> [Work to do]
The data below must be copied in full and without any change.

> [Given data]
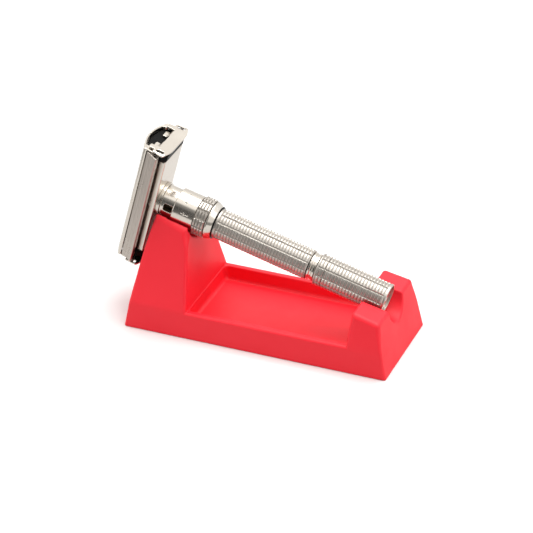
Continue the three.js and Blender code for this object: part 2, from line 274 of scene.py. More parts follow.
def revolve(outline, around, relief=None, relief_above=0.0):
    """Points and faces of an outline turned about the axis, with relief(angle, station) in its radius."""
    angle = np.arange(around) * 2 * math.pi / around
    radius = np.repeat(outline[:, :1], around, axis=1)
    station = np.repeat(outline[:, 1:], around, axis=1)
    sunk = np.zeros_like(radius)
    if relief is not None:
        sunk = np.where(radius > relief_above, relief(angle[None, :], station), 0)
    radius = radius - sunk
    points = np.stack([radius * np.cos(angle), radius * np.sin(angle), station], axis=2).reshape(-1, 3)
    rows = len(outline)
    i, j = np.meshgrid(np.arange(rows), np.arange(around), indexing="ij")
    k, m = (i + 1) % rows, (j + 1) % around
    faces = np.stack([i * around + j, i * around + m, k * around + m, k * around + j], axis=2)
    return points, faces.reshape(-1, 4), sunk.reshape(-1)


def turned(node, corners, finish, around=112, relief=None, relief_above=0.0, step=None, shade=None,
           extra=None, crease=32):
    """A turned piece, with relief sunk into it and darkened by shade(depth).

    extra is the points and faces of other closed shells that are part of it.
    """
    outline = filleted(corners)
    if step:
        outline = divided(outline, step)
    points, faces, sunk = revolve(outline, around, relief, relief_above)
    dark = np.zeros(len(points)) if shade is None else shade(sunk)
    faces = faces.tolist()
    if extra is not None:
        faces += [[i + len(points) for i in face] for face in extra[1]]
        dark = np.concatenate([dark, np.zeros(len(extra[0]))])
        points = np.concatenate([points, extra[0]])
    return finished(node, points, faces, finish, marks={"recess": dark}, crease=crease)


# ---------------------------------------------------------------- node helpers
def add(tree, kind, values=(), **settings):
    """A node with its settings, then its inputs: each value is a socket to link or a constant."""
    made = tree.nodes.new(kind)
    for key, value in settings.items():
        setattr(made, key, value)
    for key, value in dict(values).items():
        if isinstance(value, bpy.types.NodeSocket):
            tree.links.new(value, made.inputs[key])
        else:
            made.inputs[key].default_value = value
    return made


def maths(tree, operation, a, b=0.0):
    return add(tree, "ShaderNodeMath", {0: a, 1: b}, operation=operation).outputs[0]


def ranged(tree, value, start, end, low=0.0, high=1.0, **settings):
    """A value carried over from the range start to end to the range low to high, and kept inside it."""
    return add(tree, "ShaderNodeMapRange", {"Value": value, "From Min": start, "From Max": end,
                                            "To Min": low, "To Max": high}, **settings).outputs[0]


def mixed(tree, share, a, b):
    return add(tree, "ShaderNodeMix", {0: share, 6: a, 7: b}, data_type="RGBA").outputs[2]


def noise(tree, place, scale, detail, roughness=0.5):
    return add(tree, "ShaderNodeTexNoise", {"Vector": place, "Scale": scale, "Detail": detail,
                                            "Roughness": roughness}).outputs["Fac"]


def vector(tree, x, y, z):
    return add(tree, "ShaderNodeCombineXYZ", {0: x, 1: y, 2: z}).outputs[0]


def group(tree, which, values):
    return add(tree, "ShaderNodeGroup", values, node_tree=which).outputs


def socket(tree, name, kind="NodeSocketFloat", default=None, out=False):
    made = tree.interface.new_socket(name=name, in_out="OUTPUT" if out else "INPUT", socket_type=kind)
    if default is not None:
        made.default_value = default
    return made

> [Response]
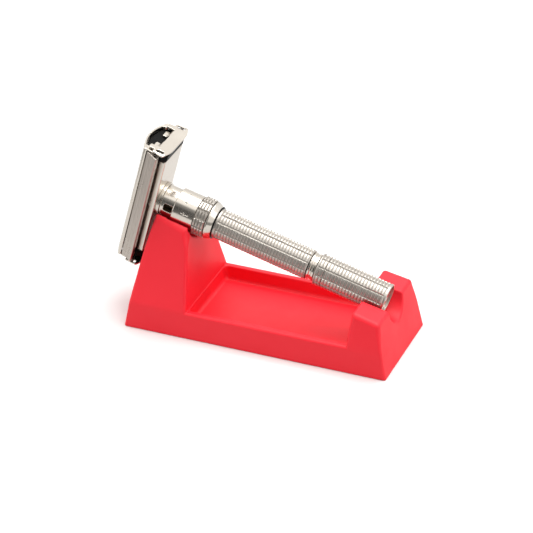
Continue the three.js and Blender code for this object: part 2, from line 274 of scene.py. More parts follow.
def revolve(outline, around, relief=None, relief_above=0.0):
    """Points and faces of an outline turned about the axis, with relief(angle, station) in its radius."""
    angle = np.arange(around) * 2 * math.pi / around
    radius = np.repeat(outline[:, :1], around, axis=1)
    station = np.repeat(outline[:, 1:], around, axis=1)
    sunk = np.zeros_like(radius)
    if relief is not None:
        sunk = np.where(radius > relief_above, relief(angle[None, :], station), 0)
    radius = radius - sunk
    points = np.stack([radius * np.cos(angle), radius * np.sin(angle), station], axis=2).reshape(-1, 3)
    rows = len(outline)
    i, j = np.meshgrid(np.arange(rows), np.arange(around), indexing="ij")
    k, m = (i + 1) % rows, (j + 1) % around
    faces = np.stack([i * around + j, i * around + m, k * around + m, k * around + j], axis=2)
    return points, faces.reshape(-1, 4), sunk.reshape(-1)


def turned(node, corners, finish, around=112, relief=None, relief_above=0.0, step=None, shade=None,
           extra=None, crease=32):
    """A turned piece, with relief sunk into it and darkened by shade(depth).

    extra is the points and faces of other closed shells that are part of it.
    """
    outline = filleted(corners)
    if step:
        outline = divided(outline, step)
    points, faces, sunk = revolve(outline, around, relief, relief_above)
    dark = np.zeros(len(points)) if shade is None else shade(sunk)
    faces = faces.tolist()
    if extra is not None:
        faces += [[i + len(points) for i in face] for face in extra[1]]
        dark = np.concatenate([dark, np.zeros(len(extra[0]))])
        points = np.concatenate([points, extra[0]])
    return finished(node, points, faces, finish, marks={"recess": dark}, crease=crease)


# ---------------------------------------------------------------- node helpers
def add(tree, kind, values=(), **settings):
    """A node with its settings, then its inputs: each value is a socket to link or a constant."""
    made = tree.nodes.new(kind)
    for key, value in settings.items():
        setattr(made, key, value)
    for key, value in dict(values).items():
        if isinstance(value, bpy.types.NodeSocket):
            tree.links.new(value, made.inputs[key])
        else:
            made.inputs[key].default_value = value
    return made


def maths(tree, operation, a, b=0.0):
    return add(tree, "ShaderNodeMath", {0: a, 1: b}, operation=operation).outputs[0]


def ranged(tree, value, start, end, low=0.0, high=1.0, **settings):
    """A value carried over from the range start to end to the range low to high, and kept inside it."""
    return add(tree, "ShaderNodeMapRange", {"Value": value, "From Min": start, "From Max": end,
                                            "To Min": low, "To Max": high}, **settings).outputs[0]


def mixed(tree, share, a, b):
    return add(tree, "ShaderNodeMix", {0: share, 6: a, 7: b}, data_type="RGBA").outputs[2]


def noise(tree, place, scale, detail, roughness=0.5):
    return add(tree, "ShaderNodeTexNoise", {"Vector": place, "Scale": scale, "Detail": detail,
                                            "Roughness": roughness}).outputs["Fac"]


def vector(tree, x, y, z):
    return add(tree, "ShaderNodeCombineXYZ", {0: x, 1: y, 2: z}).outputs[0]


def group(tree, which, values):
    return add(tree, "ShaderNodeGroup", values, node_tree=which).outputs


def socket(tree, name, kind="NodeSocketFloat", default=None, out=False):
    made = tree.interface.new_socket(name=name, in_out="OUTPUT" if out else "INPUT", socket_type=kind)
    if default is not None:
        made.default_value = default
    return made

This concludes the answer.